Au printemps dernier, le Ministre de l’Éducation nationale faisait parvenir à tous les DASEN les conclusions d’un rapport de l'Inspection Générale de l’Éducation, du Sport et de la Recherche (IGÉSR), portant sur « L’organisation, le fonctionnement et l’évaluation des effets des réseaux d’aides spécialisées aux élèves en difficulté ».
La recommandation n°1 de ce rapport appelle à « redéfinir la place du RASED dans le cadre d’une nouvelle circulaire ministérielle ». Or, à ce jour, les organisations représentatives des professionnels des RASED (associations et syndicats) n’ont pas été consultées et le rapport n’a pas été porté à la connaissance du public.
Bien que reposant sur des entretiens avec des personnels d’une quinzaine de départements seulement et sur des questionnaires envoyés aux DASEN, ce rapport se veut « suffisamment documenté pour pouvoir énoncer un certain nombre de pistes d’évolution souhaitable » afin d’adapter les RASED à une école plus « inclusive ».
Le rapport se termine par une liste de 11 recommandations censées s’appuyer sur les constats qu’il détaille mais qui semblent davantage relever d’une commande ou d’une orientation ministérielle prise de longue date, ayant pour résultat d’altérer considérablement le rôle et les missions des RASED.
Si les inspecteurs généraux pointent une reconnaissance des RASED largement partagée tant par les enseignants que par les familles, aucune conclusion n’est tirée de cette « image positive et motivante » !
Les inspecteurs généraux tirent, d’observations parcellaires et de propos rapportés, des hypothèses puis des conclusions parfois sans aucun lien de cause à effet.
Ce qui leur permet, par exemple, de recommander aux inspecteurs un pilotage qui s’apparente davantage à un contrôle serré des équipes, pour toujours plus de rendement : une politique du chiffre plutôt qu’une « école de la confiance », tellement prônée par notre ministre !
Le rapport s’attaque ensuite frontalement aux pratiques des professionnels des RASED, en dénonçant les aides directes apportées aux enfants hors de la classe, sans évoquer une seule fois les fondements qui motivent les enseignants spécialisés à proposer l’aide la plus adaptée aux besoins de l’élève (individuelle ou en groupe, dans ou hors la classe).
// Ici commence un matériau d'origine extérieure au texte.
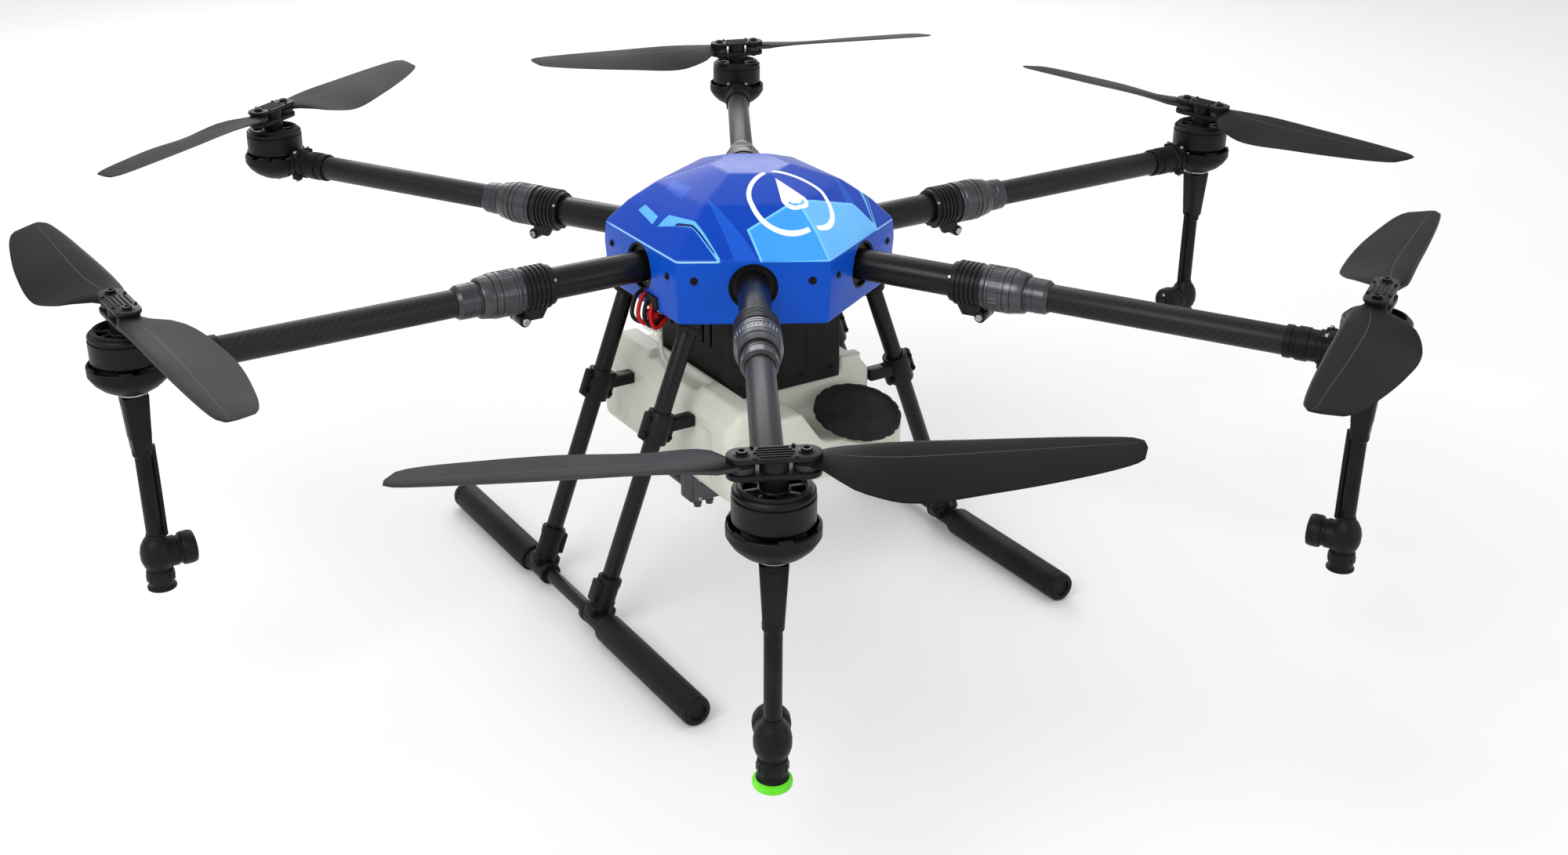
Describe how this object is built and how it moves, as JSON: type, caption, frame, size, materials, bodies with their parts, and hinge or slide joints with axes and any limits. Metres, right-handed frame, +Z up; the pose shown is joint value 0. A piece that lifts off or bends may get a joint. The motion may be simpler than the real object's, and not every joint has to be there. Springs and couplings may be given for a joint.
{
  "type": "hexacopter drone",
  "caption": "Crop-spraying hexacopter with folding arms, folding propellers, spray lances, a faceted blue hub cover, a liquid tank and two landing skids.",
  "frame": {"origin": "on the ground, midway between the skids and under the hub axis", "axes": "+Z up, -Y towards the drone's front, skids along Y, +X towards the drone's left-hand side seen from its front"},
  "size_m": [1.5297, 1.5676, 0.497],
  "materials": {
    "cover_blue": "glossy",
    "cover_cyan": "glossy",
    "mark_white": "satin",
    "carbon": "satin",
    "anodised_black": "satin",
    "black_plastic": "matte",
    "blade_black": "satin",
    "battery_black": "matte",
    "tank_plastic": "satin",
    "pump_grey": "satin",
    "foam_black": "satin",
    "screw_steel": "satin",
    "wire_red": "satin",
    "hose_pale": "satin",
    "nozzle_green": "glossy"
  },
  "bodies": {
    "frame": {"cover_shell": "cover_blue", "cover_screws": "screw_steel", "cover_brackets": "black_plastic", "hub_plates": "carbon", "arm_root_clamps": "anodised_black", "inner_arm_tubes": "carbon", "inner_fold_sockets": "anodised_black", "fold_pins": "screw_steel", "flight_electronics": "black_plastic", "battery_tray": "black_plastic", "tank_body": "tank_plastic", "tank_clamps": "anodised_black", "spray_pump": "pump_grey", "leg_brackets": "anodised_black", "leg_tubes": "carbon", "skid_tees": "black_plastic", "skid_tubes": "carbon", "skid_sleeves": "foam_black"},
    "arm_right": {"outer_arm_right": "carbon", "motor_base_right": "anodised_black", "spray_lance_right": "black_plastic"},
    "collar_right": {"lock_collar_right": "anodised_black"},
    "spinner_right": {"rotor_right": "anodised_black"},
    "leaf_a_right": {"blade_a_right": "blade_black"},
    "leaf_b_right": {"blade_b_right": "blade_black"},
    "arm_back_right": {"outer_arm_back_right": "carbon", "motor_base_back_right": "anodised_black"},
    "collar_back_right": {"lock_collar_back_right": "anodised_black"},
    "spinner_back_right": {"rotor_back_right": "anodised_black"},
    "leaf_a_back_right": {"blade_a_back_right": "blade_black"},
    "leaf_b_back_right": {"blade_b_back_right": "blade_black"},
    "arm_back_left": {"outer_arm_back_left": "carbon", "motor_base_back_left": "anodised_black"},
    "collar_back_left": {"lock_collar_back_left": "anodised_black"},
    "spinner_back_left": {"rotor_back_left": "anodised_black"},
    "leaf_a_back_left": {"blade_a_back_left": "blade_black"},
    "leaf_b_back_left": {"blade_b_back_left": "blade_black"},
    "arm_left": {"outer_arm_left": "carbon", "motor_base_left": "anodised_black", "spray_lance_left": "black_plastic"},
    "collar_left": {"lock_collar_left": "anodised_black"},
    "spinner_left": {"rotor_left": "anodised_black"},
    "leaf_a_left": {"blade_a_left": "blade_black"},
    "leaf_b_left": {"blade_b_left": "blade_black"},
    "arm_front_left": {"outer_arm_front_left": "carbon", "motor_base_front_left": "anodised_black", "spray_lance_front_left": "black_plastic"},
    "collar_front_left": {"lock_collar_front_left": "anodised_black"},
    "spinner_front_left": {"rotor_front_left": "anodised_black"},
    "leaf_a_front_left": {"blade_a_front_left": "blade_black"},
    "leaf_b_front_left": {"blade_b_front_left": "blade_black"},
    "arm_front_right": {"outer_arm_front_right": "carbon", "motor_base_front_right": "anodised_black", "spray_lance_front_right": "black_plastic"},
    "collar_front_right": {"lock_collar_front_right": "anodised_black"},
    "spinner_front_right": {"rotor_front_right": "anodised_black"},
    "leaf_a_front_right": {"blade_a_front_right": "blade_black"},
    "leaf_b_front_right": {"blade_b_front_right": "blade_black"},
    "cap": {"tank_cap": "black_plastic"},
    "battery": {"battery_pack": "battery_black"}
  },
  "joints": [
    {"name": "fold_right", "type": "hinge", "parent": "frame", "child": "arm_right", "pos_m": [0.291, 0, 0.3695], "axis": [0, 1, 0], "range_deg": [0, 80]},
    {"name": "collar_slide_right", "type": "slide", "parent": "arm_right", "child": "collar_right", "axis": [1, 0, 0], "range_m": [0, 0.024]},
    {"name": "spin_right", "type": "hinge", "parent": "arm_right", "child": "spinner_right", "pos_m": [0.702, 0, 0.409], "axis": [0, 0, 1], "continuous": true},
    {"name": "blade_a_fold_right", "type": "hinge", "parent": "spinner_right", "child": "leaf_a_right", "pos_m": [0.69726, 0.02557, 0.4623], "axis": [0, 0, 1], "range_deg": [-90, 90]},
    {"name": "blade_b_fold_right", "type": "hinge", "parent": "spinner_right", "child": "leaf_b_right", "pos_m": [0.70674, -0.02557, 0.4623], "axis": [0, 0, 1], "range_deg": [-90, 90]},
    {"name": "fold_back_right", "type": "hinge", "parent": "frame", "child": "arm_back_right", "pos_m": [0.1455, 0.25201, 0.3695], "axis": [-0.866, 0.5, 0], "range_deg": [0, 80]},
    {"name": "collar_slide_back_right", "type": "slide", "parent": "arm_back_right", "child": "collar_back_right", "axis": [0.5, 0.866, 0], "range_m": [0, 0.024]},
    {"name": "spin_back_right", "type": "hinge", "parent": "arm_back_right", "child": "spinner_back_right", "pos_m": [0.351, 0.60795, 0.409], "axis": [0, 0, 1], "continuous": true},
    {"name": "blade_a_fold_back_right", "type": "hinge", "parent": "spinner_back_right", "child": "leaf_a_back_right", "pos_m": [0.32595, 0.6149, 0.4623], "axis": [0, 0, 1], "range_deg": [-90, 90]},
    {"name": "blade_b_fold_back_right", "type": "hinge", "parent": "spinner_back_right", "child": "leaf_b_back_right", "pos_m": [0.37605, 0.601, 0.4623], "axis": [0, 0, 1], "range_deg": [-90, 90]},
    {"name": "fold_back_left", "type": "hinge", "parent": "frame", "child": "arm_back_left", "pos_m": [-0.1455, 0.25201, 0.3695], "axis": [-0.866, -0.5, 0], "range_deg": [0, 80]},
    {"name": "collar_slide_back_left", "type": "slide", "parent": "arm_back_left", "child": "collar_back_left", "axis": [-0.5, 0.866, 0], "range_m": [0, 0.024]},
    {"name": "spin_back_left", "type": "hinge", "parent": "arm_back_left", "child": "spinner_back_left", "pos_m": [-0.351, 0.60795, 0.409], "axis": [0, 0, 1], "continuous": true},
    {"name": "blade_a_fold_back_left", "type": "hinge", "parent": "spinner_back_left", "child": "leaf_a_back_left", "pos_m": [-0.32957, 0.62268, 0.4623], "axis": [0, 0, 1], "range_deg": [-90, 90]},
    {"name": "blade_b_fold_back_left", "type": "hinge", "parent": "spinner_back_left", "child": "leaf_b_back_left", "pos_m": [-0.37243, 0.59322, 0.4623], "axis": [0, 0, 1], "range_deg": [-90, 90]},
    {"name": "fold_left", "type": "hinge", "parent": "frame", "child": "arm_left", "pos_m": [-0.291, 0, 0.3695], "axis": [0, -1, 0], "range_deg": [0, 80]},
    {"name": "collar_slide_left", "type": "slide", "parent": "arm_left", "child": "collar_left", "axis": [-1, 0, 0], "range_m": [0, 0.024]},
    {"name": "spin_left", "type": "hinge", "parent": "arm_left", "child": "spinner_left", "pos_m": [-0.702, 0, 0.409], "axis": [0, 0, 1], "continuous": true},
    {"name": "blade_a_fold_left", "type": "hinge", "parent": "spinner_left", "child": "leaf_a_left", "pos_m": [-0.70291, 0.02598, 0.4623], "axis": [0, 0, 1], "range_deg": [-90, 90]},
    {"name": "blade_b_fold_left", "type": "hinge", "parent": "spinner_left", "child": "leaf_b_left", "pos_m": [-0.70109, -0.02598, 0.4623], "axis": [0, 0, 1], "range_deg": [-90, 90]},
    {"name": "fold_front_left", "type": "hinge", "parent": "frame", "child": "arm_front_left", "pos_m": [-0.1455, -0.25201, 0.3695], "axis": [0.866, -0.5, 0], "range_deg": [0, 80]},
    {"name": "collar_slide_front_left", "type": "slide", "parent": "arm_front_left", "child": "collar_front_left", "axis": [-0.5, -0.866, 0], "range_m": [0, 0.024]},
    {"name": "spin_front_left", "type": "hinge", "parent": "arm_front_left", "child": "spinner_front_left", "pos_m": [-0.351, -0.60795, 0.409], "axis": [0, 0, 1], "continuous": true},
    {"name": "blade_a_fold_front_left", "type": "hinge", "parent": "spinner_front_left", "child": "leaf_a_front_left", "pos_m": [-0.37456, -0.59696, 0.4623], "axis": [0, 0, 1], "range_deg": [-90, 90]},
    {"name": "blade_b_fold_front_left", "type": "hinge", "parent": "spinner_front_left", "child": "leaf_b_front_left", "pos_m": [-0.32744, -0.61894, 0.4623], "axis": [0, 0, 1], "range_deg": [-90, 90]},
    {"name": "fold_front_right", "type": "hinge", "parent": "frame", "child": "arm_front_right", "pos_m": [0.1455, -0.25201, 0.3695], "axis": [0.866, 0.5, 0], "range_deg": [0, 80]},
    {"name": "collar_slide_front_right", "type": "slide", "parent": "arm_front_right", "child": "collar_front_right", "axis": [0.5, -0.866, 0], "range_m": [0, 0.024]},
    {"name": "spin_front_right", "type": "hinge", "parent": "arm_front_right", "child": "spinner_front_right", "pos_m": [0.351, -0.60795, 0.409], "axis": [0, 0, 1], "continuous": true},
    {"name": "blade_a_fold_front_right", "type": "hinge", "parent": "spinner_front_right", "child": "leaf_a_front_right", "pos_m": [0.37329, -0.59456, 0.4623], "axis": [0, 0, 1], "range_deg": [-90, 90]},
    {"name": "blade_b_fold_front_right", "type": "hinge", "parent": "spinner_front_right", "child": "leaf_b_front_right", "pos_m": [0.32871, -0.62134, 0.4623], "axis": [0, 0, 1], "range_deg": [-90, 90]},
    {"name": "cap_lift", "type": "slide", "parent": "frame", "child": "cap", "axis": [0, -0.2419, 0.9703], "range_m": [0, 0.06]},
    {"name": "battery_slide", "type": "slide", "parent": "frame", "child": "battery", "axis": [0, 1, 0], "range_m": [0, 0.15]}
  ]
}
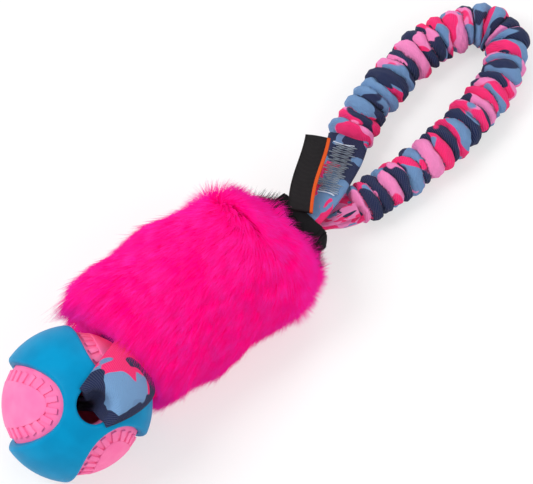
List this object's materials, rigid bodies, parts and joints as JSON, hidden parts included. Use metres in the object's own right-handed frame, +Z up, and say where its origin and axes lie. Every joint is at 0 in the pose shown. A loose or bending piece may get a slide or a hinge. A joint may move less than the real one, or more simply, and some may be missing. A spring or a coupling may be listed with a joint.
{
  "type": "bungee tug toy",
  "caption": "Tug toy: a windowed rubber ball on a webbing loop, a stuffed fur sleeve and a gathered elastic loop handle.",
  "frame": {"origin": "middle of the flat underside on which the fur sleeve rests", "axes": "+X along the toy from the ball towards the handle, +Z up as the toy lies on the floor, +Y to the left seen from the ball"},
  "size_m": [0.3655, 0.0912, 0.0765],
  "materials": {
    "blue_rubber": "moulded, satin",
    "pink_rubber": "moulded, satin",
    "strap_webbing": "camouflage printed tubular webbing",
    "magenta_fur": "long pile",
    "wadding": "fibre wadding",
    "black_tape": "woven binding tape",
    "dark_thread": "spun thread",
    "camo_webbing": "camouflage printed tubular webbing, gathered",
    "bungee": "covered rubber cord",
    "pale_thread": "spun thread",
    "label_cloth": "woven label"
  },
  "bodies": {
    "fur_body": {"fur_sleeve": "magenta_fur", "fur_filling": "wadding", "binding_tape": "black_tape", "tape_stitches": "dark_thread"},
    "strap_loop": {"ball_strap": "strap_webbing"},
    "ball": {"ball_shell": "blue_rubber", "inner_ball": "pink_rubber"},
    "handle": {"upper_sewn_end": "camo_webbing", "lower_sewn_end": "camo_webbing", "upper_leg_sleeve": "camo_webbing", "lower_leg_sleeve": "camo_webbing", "bungee_core": "bungee", "handle_stitches": "pale_thread"},
    "grip": {"grip_sleeve": "camo_webbing"},
    "label": {"label": "label_cloth"}
  },
  "joints": [
    {"name": "ball_swing", "type": "hinge", "parent": "fur_body", "child": "strap_loop", "pos_m": [-0.044, 0.0034, 0.0218], "axis": [0, 1, 0], "range_deg": [-50, 10], "deforming": ["ball_strap"]},
    {"name": "ball_turn", "type": "hinge", "parent": "strap_loop", "child": "ball", "pos_m": [-0.085, -0.007, 0.038], "axis": [-0.0459, -0.5588, 0.8281], "continuous": true},
    {"name": "handle_fold", "type": "hinge", "parent": "fur_body", "child": "handle", "pos_m": [0.0735, -0.00102, 0.0218], "axis": [0, -1, 0], "range_deg": [-80, 80], "deforming": ["upper_sewn_end", "lower_sewn_end", "handle_stitches"]},
    {"name": "bungee_stretch", "type": "slide", "parent": "handle", "child": "grip", "axis": [1, 0, 0], "range_m": [0, 0.06], "stiffness_N_per_m": 300, "deforming": ["upper_leg_sleeve", "lower_leg_sleeve", "bungee_core"]},
    {"name": "label_flap", "type": "hinge", "parent": "fur_body", "child": "label", "pos_m": [0.0709, 0.00042, 0.03158], "axis": [0.5878, -0.809, 0], "range_deg": [0, 75]}
  ]
}
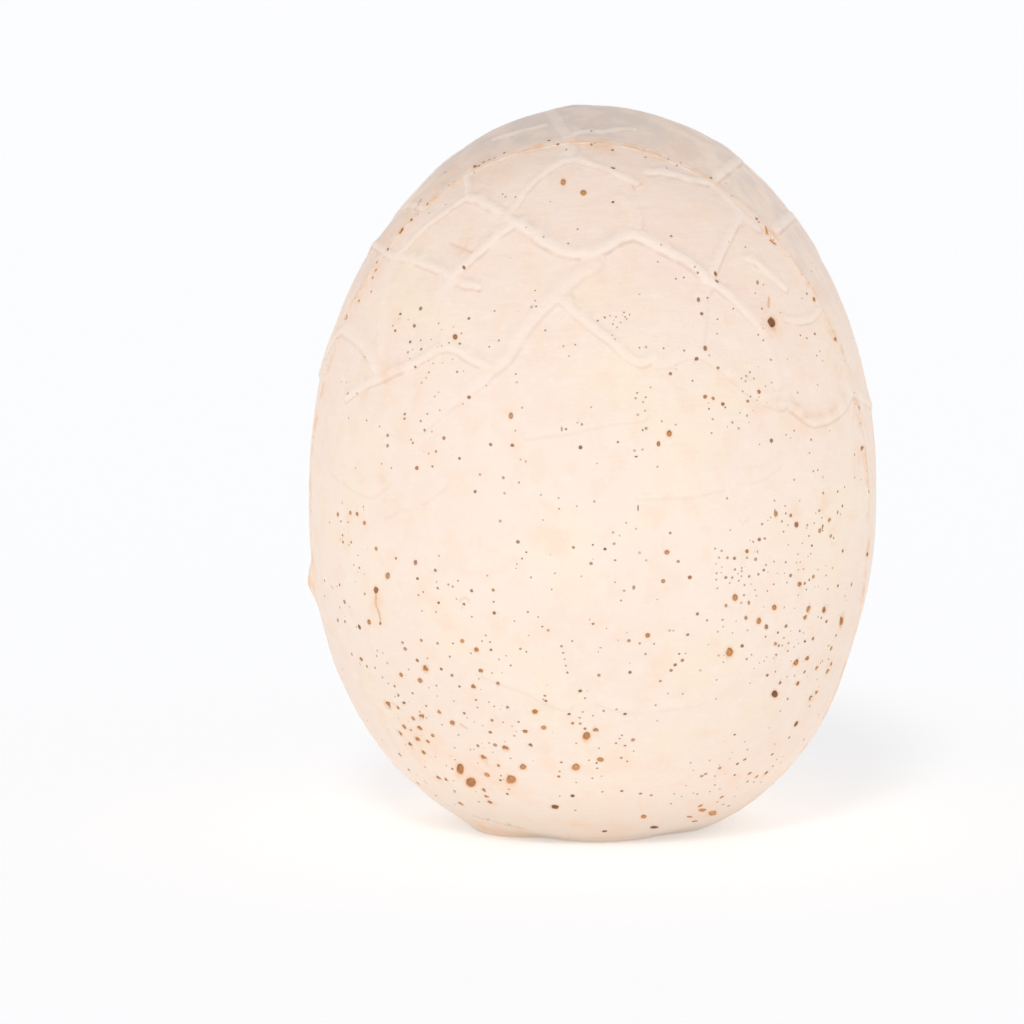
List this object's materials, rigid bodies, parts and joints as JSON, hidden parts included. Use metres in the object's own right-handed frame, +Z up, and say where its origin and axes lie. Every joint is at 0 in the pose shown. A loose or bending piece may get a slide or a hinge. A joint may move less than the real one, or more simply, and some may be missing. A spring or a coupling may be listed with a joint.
{
  "type": "cast ostrich egg",
  "caption": "Egg-shaped plaster casting, blunt end down on a small flat foot, with raised veins, a mould seam over the top and bubble pits; a decorative ornament.",
  "frame": {"origin": "centre of the flat foot that the egg rests on", "axes": "+Z up along the egg's long axis, to its narrower end; -Y out of the front, the side that the picture shows; +X to that side's right"},
  "size_m": [0.1062, 0.1062, 0.1353],
  "materials": {
    "plaster": "matte cream casting plaster with peach tints and brown stain in its pits"
  },
  "bodies": {
    "root": {"egg": "plaster"}
  },
  "joints": []
}
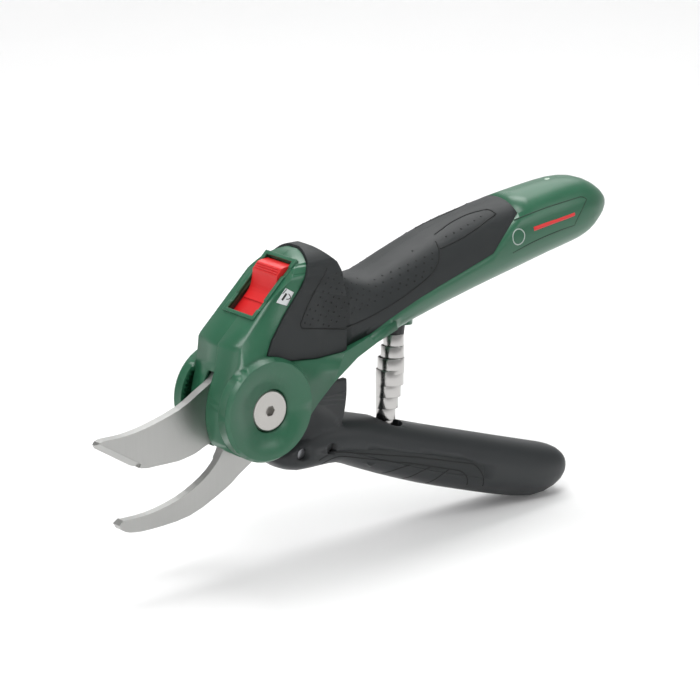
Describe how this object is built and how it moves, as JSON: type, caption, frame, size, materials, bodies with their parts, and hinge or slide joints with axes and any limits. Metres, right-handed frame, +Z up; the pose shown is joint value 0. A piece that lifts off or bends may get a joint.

De même, si la mission d’inspection note « une implication réelle des RASED aux côtés des enseignants », c’est pour immédiatement privilégier la fonction de personne-ressource au détriment des autres missions.
Sans argumentaire convaincant, il est aussi reproché une trop grande séparation entre les aides relationnelles et pédagogiques, le rapport invitant « à une réelle porosité entre ces approches », indifférenciation que nous dénonçons avec vigueur depuis la refonte de la formation de l’enseignement spécialisé de 2017 (CAPPEI).
Plus loin, l’IGÉSR relève l’absence d’enseignants spécialisés dans certains territoires, ou évoque des enseignants « désorientés, débordés, [manquant]de moyens » … mais n’en tire aucune conclusion en termes de moyens humains, diminués drastiquement d’un tiers depuis 2008 !
Rappelons aussi qu’à la rentrée 2020, 1463 postes de RASED étaient vacants ou occupés par des personnels non formés.
On notera par ailleurs que les conclusions de ce rapport n'évoquent pas les psychologues de l’Éducation nationale, composante à part entière des RASED.
Serait-il déjà acté qu'il n'y aura plus que des enseignants « spécialisés » polyvalents d'un côté et des psychologues de l'autre... mais plus de RASED ?
Nous ne sommes pas dupes : sous prétexte d’école inclusive, ce rapport dessine des orientations visant à modifier profondément la place, le rôle et les missions des professionnels des RASED, poursuivant une logique économique destructrice, avec le fameux triptyque :
- Effacer ou indifférencier les spécialisations (pédagogiques ET relationnelles) ;
- Cantonner les enseignants spécialisés dans le rôle de « personne-ressource », tels des « experts-pompiers » ... malléables, flexibles et polyvalents ;
- Supprimer les aides directes au plus près des élèves, au profit d’un saupoudrage
d’aides indirectes.
Le Collectif national RASED, réuni ce jour en assemblée, réclame de toute urgence une audience à Monsieur le ministre de l’Éducation nationale afin de rendre compte de ses positions sur le rapport de l’IGÉSR et d’obtenir des clarifications sur ses intentions.